Há décadas trabalhando com pesquisas de clima relacionadas com a Amazônia, Nobre vê na raiz desse fato, concretizado em dados, o descontrole da fiscalização dos órgãos ambientais. Recém-eleito para a Royal Society, academia de ciência inglesa com sede em Londres, a mais antiga do mundo ainda em atividade (é o segundo brasileiro a ocupar um lugar na entidade, tendo como antecedente dom Pedro II), Nobre estabelece um paralelo com o período imediatamente anterior à promulgação da Constituição de 1988. "Em 1987 e 1988, havia a expectativa de um novo marco legal que reduziria o desmatamento.

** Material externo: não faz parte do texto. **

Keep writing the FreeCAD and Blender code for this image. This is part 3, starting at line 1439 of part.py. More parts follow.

Houve, então, uma explosão das atividades ilegais na Amazônia", afirma.
"Neste ano há uma leitura parecida, na minha interpretação. A (possível) mudança de presidente vai trazer a tendência de uma diminuição da ilegalidade". observa o especialista. "Desde 2019, mesmo o atual presidente proibiu o uso de fogo (em atividades agrícolas durante os meses de seca) e foi totalmente ignorado. Ninguém está levando nada a sério", lamenta. Para combater as ilegalidades ambientais e a repercussão negativa, o governo federal criou em 2020 o Conselho Nacional da Amazônia Legal, comandado pelo vice-presidente Hamilton Mourão. Entre as medidas implementadas estão a utilização das Forças Armadas para o combate a atividades ilegais na região, por meio das Operações de Garantia da Lei e da Ordem (GLOs).

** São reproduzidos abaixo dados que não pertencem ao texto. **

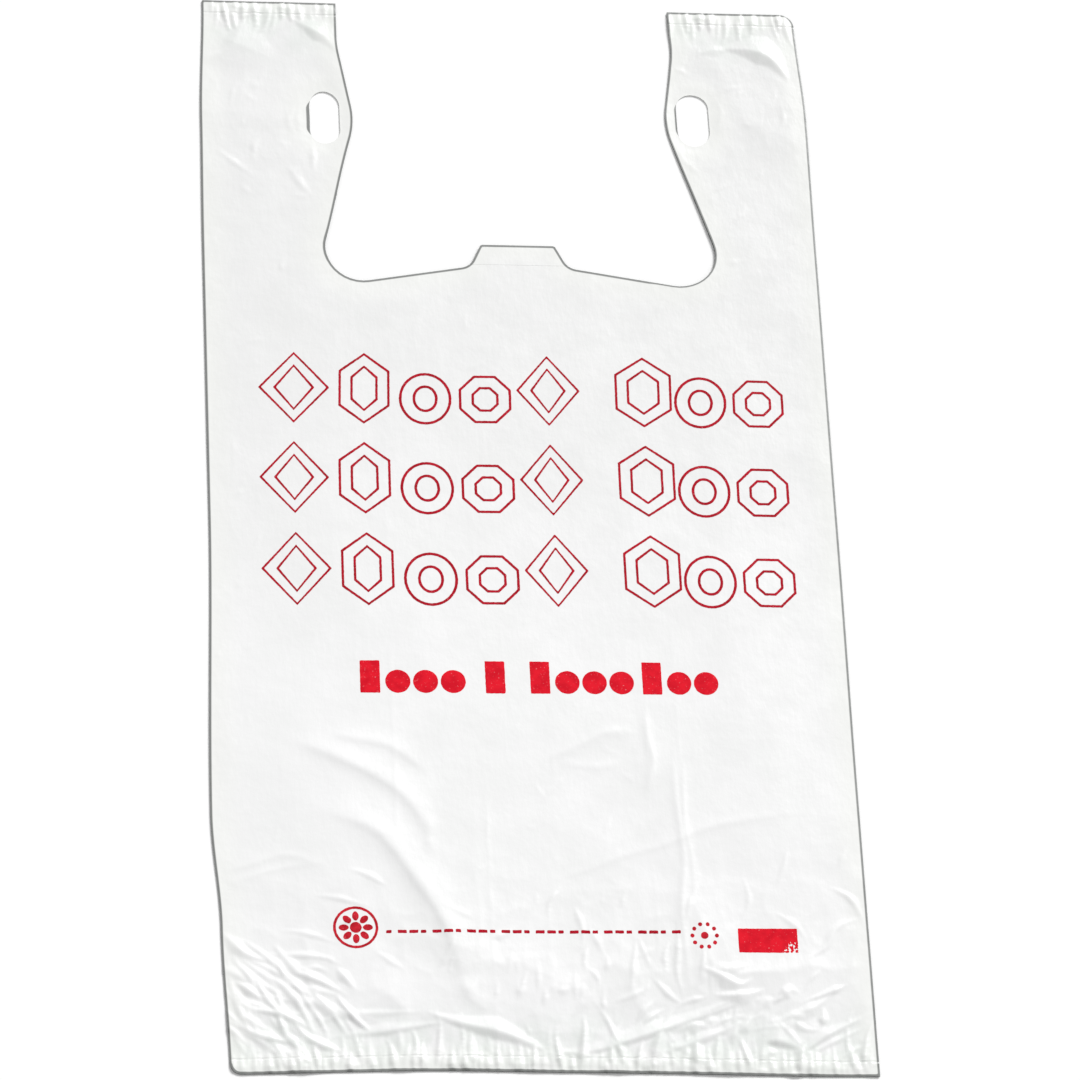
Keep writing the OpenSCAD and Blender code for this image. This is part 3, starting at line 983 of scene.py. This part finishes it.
def make_gussets():
    for side, sign in (("left", -1), ("right", 1)):
        xs = np.sort(sign * lines(CREASE_X, HALF_W, GUSSET_PITCH, 4.0, EDGE_BAND, HIDDEN_EDGE_PITCH))
        ys = lines(PANEL_Y, FOLD_Y, GUSSET_PITCH)
        for ply, height, body in (("front", gusset_front_z, "front"), ("back", gusset_back_z, "back")):
            name = f"{side}_gusset_{ply}_film"
            nodes = [f"{side}_gusset_{ply}_ply"] + ([f"{side}_gusset_crease"] if ply == "back" else [])
            piece = film(name, nodes, xs, ys, outline, [height])
            piece.data.materials.append(INNER_FILM)
            start, end = sign * CREASE_X * MM, sign * HALF_W * MM
            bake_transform(piece, "gussets", body, start=(start, 0, 0), end=(end, 0, 0))
            # like the panels, the gussets' films go over to the gussets' body towards the handles
            weights = piece.data.attributes["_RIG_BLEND"]
            w = np.zeros(len(piece.data.vertices), np.float32)
            weights.data.foreach_get("value", w)
            y = np.array([v.co.y for v in piece.data.vertices]) / MM
            w *= 1 - smooth((y - PERF_Y) / (BLEND_END_Y - PERF_Y))
            weights.data.foreach_set("value", w.astype(np.float32))


def make_handles():
    for side, sign in (("left", -1), ("right", 1)):
        body = f"{side}_handle"
        xs = handle_columns(sign)
        ys = lines(FOLD_Y, HANDLE_WELD_LOW_Y, 1.1, 0, 22, 0.7)
        for ply, heights, material in (
            ("front_film", [front_z], FILM),
            ("back_film", [back_z], FILM),
            ("inner_film", [gusset_back_z, gusset_front_z], INNER_FILM),
        ):
            node = f"{side}_handle_{'inner_plies' if ply == 'inner_film' else ply.replace('film', 'ply')}"
            piece = film(f"{side}_handle_{ply}", [node], xs, ys, outline, heights)
            piece.data.materials.append(material)
            start, end = (FOLD_Y + 0.5) * MM, (FOLD_Y + 9) * MM
            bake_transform(piece, "gussets", body, start=(0, start, 0), end=(0, end, 0))


def bead_top(low_y, high_y):
    """Top of a weld bead: the front ply, pressed in along the middle of the bead."""
    def height(x, y):
        middle = 1 - np.abs(y - (low_y + high_y) / 2) / (high_y - low_y) * 2
        press = np.clip(0.08 + 0.25 * lattice_noise(x, y * 0, 2.6, 92), 0, 0.2)
        return front_z(x, y) + FILM_T / 2 - press * smooth(middle)
    return height


def bead_under(x, y):
    return back_z(x, y) - FILM_T / 2


def make_welds():
    """Weld beads and the loose film beyond them. The pleats of the film beside a weld run on over both."""
    jobs = [("bottom", "back", PANEL_COLUMNS, WELD_LOW_Y, PANEL_Y, BOTTOM_Y, WELD_LOW_Y)]
    for side, sign in (("left", -1), ("right", 1)):
        jobs.append((f"{side}_handle", f"{side}_handle", handle_columns(sign),
                     HANDLE_WELD_LOW_Y, HANDLE_WELD_Y, HANDLE_WELD_Y, TOP_Y))
    for name, body, xs, weld_from, weld_to, skirt_from, skirt_to in jobs:
        weld = film(f"{name}_weld", [f"{name}_seal"], xs, lines(weld_from, weld_to, 0.375),
                    outline, [(bead_under, bead_top(weld_from, weld_to))])
        weld.data.materials.append(WELD)
        skirt = film(f"{name}_skirt_film", [f"{name}_skirt"], xs,
                     lines(skirt_from, skirt_to, 0.75), outline, [back_z, front_z])
        skirt.data.materials.append(FILM)
        for obj in (weld, skirt):
            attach(obj, body)


# ---- print ----

def ngon_distance(x, y, sides, w, h, turn):
    a = np.radians(turn) + 2 * np.pi * np.arange(sides) / sides
    return polygon_distance(np.stack([w / 2 * np.cos(a), h / 2 * np.sin(a)], 1), x, y)


def worn(d, x, y, amount):
    """Ragged edges and pinholes, as on a quick print."""
    d = d + 0.10 * lattice_noise(x, y, 1.3, 80)
    holes = lattice_noise(x, y, 1.7, 81) - (1.12 - amount)
    return np.maximum(d, holes * 1.5)


def ink_piece(name, material, x0, x1, y0, y1, distance, pitch=0.45, amount=0.1):
    """Ink on the front ply: everything within a box where distance is negative."""
    xs, ys = lines(x0, x1, pitch), lines(y0, y1, pitch)
    points, faces = cut_cells(xs, ys, lambda x, y: worn(distance(x, y), x, y, amount))
    z = front_z(points[:, 0], points[:, 1]) + FILM_T / 2
    obj = mesh_object(f"{name}_ink", [shell(points, faces, z - 0.02, z + INK_T)],
                      {"pattern": pattern_mark(points, 2)})
    obj.data.materials.append(material)
    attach(obj, "front")
    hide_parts(name)


STROKE = 1.3
BAND = 6.5
FIRST_ROW_Y = 45.5
ROW_STEP = 46.5
ROW_HEIGHT = 37
# The outlined shapes of a row: centre x, width, height, sides, turn in degrees.
ROW_SHAPES = [
    (-108, 31, 37, 4, 90), (-76, 28, 37, 6, 90), (-47, 25, 27, 40, 0), (-18.5, 27, 27, 8, 22.5),
    (11.5, 30, 37, 4, 90), (56.5, 31, 37, 6, 90), (83.5, 25, 27, 40, 0), (111.5, 27, 27, 8, 22.5),
]
# The line of marks below the rows: each group is a bar and then dots. Left end, marks in all.
BAR_GROUPS = [(-81, 4), (-24, 1), (-3.5, 4), (48.5, 3)]
BAR_Y = -83
BAR_HALF_W = 4.5
BAR_HALF_H = 8
BAR_STEP = 12.6
BAR_DOT_Y = -85.3
BAR_DOT_R = 5.7

ROSETTE = (-87.5, -204.8)
DOT_RING = (69.6, -208.6)
DASHES = 26
DASH_LEFT = -74
DASH_RUN = 134
DASH_Y = -206.85
DASH_HALF_H = 0.75
BLOCK = (98.7, -210.75)
BLOCK_HALF = (13.7, 5.65)
BLOCK_WORN_AT = (109.5, -214.5)
BLOCK_WORN_R = 3.5


def row_distance(base_y):
    """A row of shapes that stand on base_y, each drawn as two outlines, one inside the other."""
    def distance(x, y):
        best = np.full(np.shape(x), FAR)
        for cx, w, h, sides, turn in ROW_SHAPES:
            near = (np.abs(x - cx) < w / 2 + 1) & (np.abs(y - base_y - h / 2) < h / 2 + 1)
            px, py = x[near] - cx, y[near] - base_y - h / 2
            for inset in (0, 2 * BAND):
                outer = ngon_distance(px, py, sides, w - inset, h - inset, turn)
                inner = ngon_distance(px, py, sides, w - inset - 2 * STROKE, h - inset - 2 * STROKE, turn)
                best[near] = np.minimum(best[near], np.maximum(outer, -inner))
        return best
    return distance


def bar_distance(x, y):
    best = np.full(np.shape(x), FAR)
    for left, count in BAR_GROUPS:
        for i in range(count):
            cx = left + BAR_HALF_W + i * BAR_STEP
            if i == 0:
                d = np.maximum(np.abs(x - cx) - BAR_HALF_W, np.abs(y - BAR_Y) - BAR_HALF_H)
            else:
                d = np.hypot(x - cx, y - BAR_DOT_Y) - BAR_DOT_R
            best = np.minimum(best, d)
    return best


def rosette_distance(x, y):
    """A ring round a hub and eight petals."""
    dx, dy = x - ROSETTE[0], y - ROSETTE[1]
    r = np.hypot(dx, dy)
    best = np.minimum(np.abs(r - 9.4) - 0.6, r - 2.6)
    for i in range(8):
        a = math.radians(45 * i)
        u, v = dx * math.cos(a) + dy * math.sin(a), dy * math.cos(a) - dx * math.sin(a)
        best = np.minimum(best, (np.hypot((u - 5.4) / 2.2, v / 1.5) - 1) * 1.6)
    return best


def dash_distance(x, y):
    best = np.full(np.shape(x), FAR)
    for i in range(DASHES):
        length = 2.4 if i % 3 == 0 else 4
        x0 = DASH_LEFT + i * DASH_RUN / DASHES
        along = np.abs(x - x0 - length / 2) - length / 2
        best = np.minimum(best, np.maximum(along, np.abs(y - DASH_Y) - DASH_HALF_H))
    return best


def dot_ring_distance(x, y):
    """A dot with ten smaller ones round it."""
    dx, dy = x - DOT_RING[0], y - DOT_RING[1]
    best = np.hypot(dx, dy) - 1.7
    for i in range(10):
        a = math.radians(36 * i)
        best = np.minimum(best, np.hypot(dx - 5.6 * math.cos(a), dy - 5.6 * math.sin(a)) - 0.95)
    return best


def block_distance(x, y):
    """A solid block, with ink missing in specks near its lower right corner."""
    d = np.maximum(np.abs(x - BLOCK[0]) - BLOCK_HALF[0], np.abs(y - BLOCK[1]) - BLOCK_HALF[1])
    from_worn = np.hypot(x - BLOCK_WORN_AT[0], y - BLOCK_WORN_AT[1])
    corner = BLOCK_WORN_R - from_worn + 2.2 * lattice_noise(x, y, 1.6, 85)
    return np.maximum(d, np.minimum(corner, lattice_noise(x, y, 1.1, 86) - 0.15))


def make_print():
    for name, row in (("upper", 0), ("middle", 1), ("lower", 2)):
        base = FIRST_ROW_Y - ROW_STEP * row
        ink_piece(f"print_row_{name}", OUTLINE_INK, -126, 126, base - 1, base + ROW_HEIGHT + 1,
                  row_distance(base))
    ink_piece("print_bar_row", SOLID_INK, -83, 85, -92, -74, bar_distance)
    ink_piece("print_rosette", SMALL_INK, -98.5, -76.5, -216, -194, rosette_distance, 0.35)
    ink_piece("print_dash_line", OUTLINE_INK, -75, 61, -208.5, -205, dash_distance, 0.35)
    ink_piece("print_dot_ring", SMALL_INK, 62.5, 77, -216, -201, dot_ring_distance, 0.35)
    ink_piece("print_block", SOLID_INK, 84, 113.5, -217.5, -204, block_distance, 0.45, 0.16)


# ---- stage ----

def make_stage():
    """A white floor in white light, with one large soft sun from the upper right."""
    mesh = bpy.data.meshes.new("floor")
    mesh.from_pydata([(-6, -6, 0), (6, -6, 0), (6, 6, 0), (-6, 6, 0)], [], [(0, 1, 2, 3)])
    floor = bpy.data.objects.new("floor", mesh)
    bpy.context.scene.collection.objects.link(floor)
    n = Nodes("floor_white")
    n.put("Base Color", (0.96, 0.96, 0.96, 1))
    n.put("Roughness", 0.9)
    mesh.materials.append(n.material)

    world = bpy.data.worlds.new("studio")
    bpy.context.scene.world = world
    world.use_nodes = True
    background = world.node_tree.nodes["Background"]
    background.inputs["Color"].default_value = (1, 1, 1, 1)
    background.inputs["Strength"].default_value = 0.51

    sun = bpy.data.lights.new("key", "SUN")
    sun.energy = 3.0
    sun.angle = math.radians(22)
    obj = bpy.data.objects.new("key", sun)
    obj.rotation_euler = Vector((0.47, 0.67, 0.60)).to_track_quat("Z", "Y").to_euler()
    bpy.context.scene.collection.objects.link(obj)
    bpy.context.scene.view_settings.view_transform = "Standard"


def make_camera():
    """The camera stands at the bag's foot and a little to its left, and looks down at it."""
    camera = bpy.data.cameras.new("camera")
    camera.sensor_width = 36
    camera.lens = 166.7
    camera.clip_start, camera.clip_end = 0.1, 20
    obj = bpy.data.objects.new("camera", camera)
    look = Vector((0.14165, 0.41519, -0.89864)).normalized()
    right = Vector((0.98985, -0.04909, 0.13335)).normalized()
    up = right.cross(look).normalized()
    right = look.cross(up)
    turn = Matrix((right, up, -look)).transposed().to_4x4()
    obj.matrix_world = Matrix.Translation((-0.3245, -0.9777, 2.0891)) @ turn
    bpy.context.scene.collection.objects.link(obj)
    bpy.context.scene.camera = obj


make_camera()
make_stage()
make_panels()
make_tabs()
make_gussets()
make_handles()
make_welds()
make_print()
declare_sheets()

Para especialistas, no entanto, o investimento crescente nessas frentes de combate a ilegalidades não surtiu efeito e os números do desmatamento continuaram a crescer. Em resposta à críticas, o governo brasileiro assinou em Glasgow acordos para zerar o desmate ilegal até 2028 e reflorestar 18 milhões de hectares até 2030.
PREJUÍZOS
Entre os efeitos das queimadas, além da perda de biodiversidade, prejuízos econômicos e à saúde, está a emissão de gases geradores do efeito estufa. Estudo de 2021, do Instituto de Pesquisa Ambiental da Amazônia (Ipam) mostra que os incêndios florestais no Brasil acresceram em 21% emissões anuais do País. Cortar pela metade o volume emitido, até 2030, é outro compromisso assumido pelo Brasil durante a COP-26. Procurado o Ministério do Meio Ambiente não se pronunciou.